Wednesday, August 01, 2012

Paying it Forward

As my experience and this blog have grown, I find myself spending an increasing amount of time talking with new amputees. I always try to carve out time for a phone call, to respond to emails, or if possible, visit. I didn't have the benefit of meeting with an amputee when I was preparing for my surgery or during the recovery. I have no doubt that the void added to the isolation and fears that I felt during that difficult time. Remembering the confusion and anguish, I feel compelled to try to help others on their journey.

Statisticians claim that there are 507 amputations every day in this country. With a number that large, I suppose it was just a matter of time until somebody I knew became an amputee. During the past month I have been contacted by two people from  my childhood who have recently had an amputation. I am accustomed to meeting with new amputees, but it was truly a unique and special experience talking with somebody who I already knew!

My childhood neighbor was in a car accident earlier this summer rendering her a partial hand amputee. Within days of the accident I began to receive emails and calls telling me about her situation and asking me to reach out to her. It is amazing how quickly news spreads courtesy of Facebook and Twitter!

During a visit to my Mom's house, I took the opportunity to visit my former neighbor. It was obvious that she was having a difficult time adjusting to the loss of her fingers. She was teary eyed and nervous when we first began to speak. I spent a lot of time listening and reassuring her that she was going to be okay. The adjustment is difficult, but I have no doubt that a time will come when the loss does not define her.

Although her amputation was the purpose for my visit, we ended up reminiscing. We talked about my childhood, about her children (we did not always get along) and about Robby. We had a bond because of our past. Now we are bonded because we are both amputees.

Last weekend while visiting my Mom I received another Facebook message telling me the struggles of an acquaintance from high school. Ron was battling cancer when we were in school. I never really knew him, but I do remember him fighting hard to save his life and his leg. When he graduated, he was in remission and walking on both limbs.

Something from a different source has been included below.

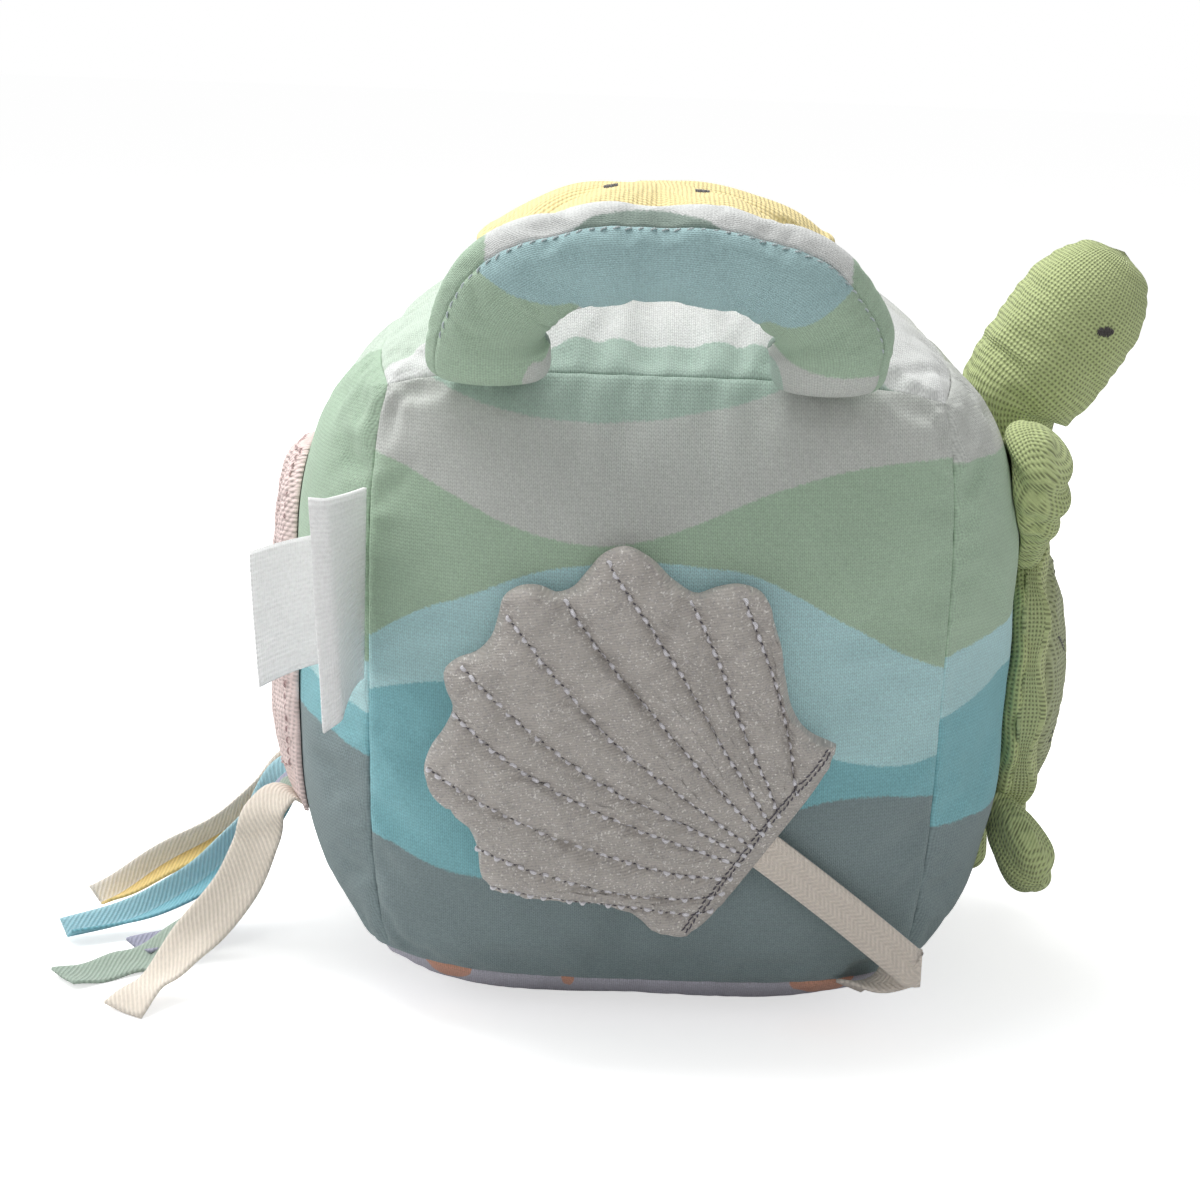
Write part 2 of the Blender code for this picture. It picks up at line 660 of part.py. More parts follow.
def build_turtle_body(tree, materials):
    """Belly on the right panel, wavy rim on the belly and carapace on the rim."""
    belly_top = seat(tree, Vector((0, 0, TURTLE_HEIGHT)), X_AXIS).x + SEAT_GAP + BELLY_SWELL

    def oval(half_width, half_length):
        def outline(angle):
            return Vector((half_width * math.sin(angle), half_length * math.cos(angle)))
        return outline

    def on_panel(a, b, share, angle):
        return seat(tree, Vector((0, a, TURTLE_HEIGHT + b)), X_AXIS) + X_AXIS * SEAT_GAP

    def at_level(level, a, b):
        return Vector((level, a, TURTLE_HEIGHT + b))

    def belly_skin(a, b, share, angle):
        rounding = (BELLY_SWELL - BELLY_EDGE) * (1 - (1 - share ** BELLY_EDGE_POWER) ** SWELL_POWER) / 2
        return at_level(belly_top - rounding, a, b)

    disc_pad(
        "turtle_belly", oval(BELLY_HALF_WIDTH, BELLY_HALF_LENGTH), TURTLE_RINGS, TURTLE_SECTORS,
        on_panel, belly_skin, materials["turtle_belly"],
    )
    rim_base = belly_top + PIECE_GAP
    belly_share = BELLY_HALF_WIDTH / RIM_HALF_WIDTH

    def wave(share, angle):
        edge = max(0.0, (share - belly_share) / (1 - belly_share))
        return RIM_WAVE * edge * (1 + math.cos(RIM_WAVES * angle))

    def rim_skin(thickness):
        def point(a, b, share, angle):
            return at_level(rim_base + thickness + wave(share, angle), a, b)
        return point

    disc_pad(
        "turtle_rim", oval(RIM_HALF_WIDTH, RIM_HALF_LENGTH), TURTLE_RINGS, 2 * TURTLE_SECTORS,
        rim_skin(0.0), rim_skin(RIM_THICKNESS), materials["turtle_rim"],
    )
    carapace_base = rim_base + RIM_THICKNESS + PIECE_GAP

    def carapace_foot(a, b, share, angle):
        return at_level(carapace_base, a, b)

    def carapace_skin(a, b, share, angle):
        swell = CARAPACE_EDGE + (CARAPACE_SWELL - CARAPACE_EDGE) * (1 - share ** 2) ** SWELL_POWER
        return at_level(carapace_base + swell, a, b)

    disc_pad(
        "turtle_carapace", oval(CARAPACE_HALF_WIDTH, CARAPACE_HALF_LENGTH), TURTLE_RINGS,
        TURTLE_SECTORS, carapace_foot, carapace_skin, materials["turtle_carapace"],
    )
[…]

Apparently the chemo treatments used to save his life ultimately ended up destroying his afflicted leg. His bones were disintegrating and he was left with no choice but to amputate. Two weeks ago he underwent a below the knee amputation. He, along with his wife and young son, were staying with his parents until he was released by his surgeon to return to North Carolina.

I immediately contacted Ron and his wife via Facebook. After a flurry of emails and phone calls, we realized that I was only 10 minutes away! Scott and I delayed our departure to Virginia, left Robby with my Mom, and went to visit Ron.

Ron and I chatted for an hour. He has had a lot of visitors, but nobody who could completely relate. Sometimes there are questions that only another amputee can answer! I think that just seeing me walk into the house, without crutches and a limb, was all the reassurance that he needed that he was going to be okay.

It is always rewarding when I feel like I have actually helped somebody. In some ways it makes me feel like my journey has not been for nothing, that perhaps there is a greater purpose for the pain that I had to endure. Paying it forward and helping a new amputee leaves me with a sense of peace that I am making a difference. It was especially gratifying being able to reach out to people whom I already knew and respected!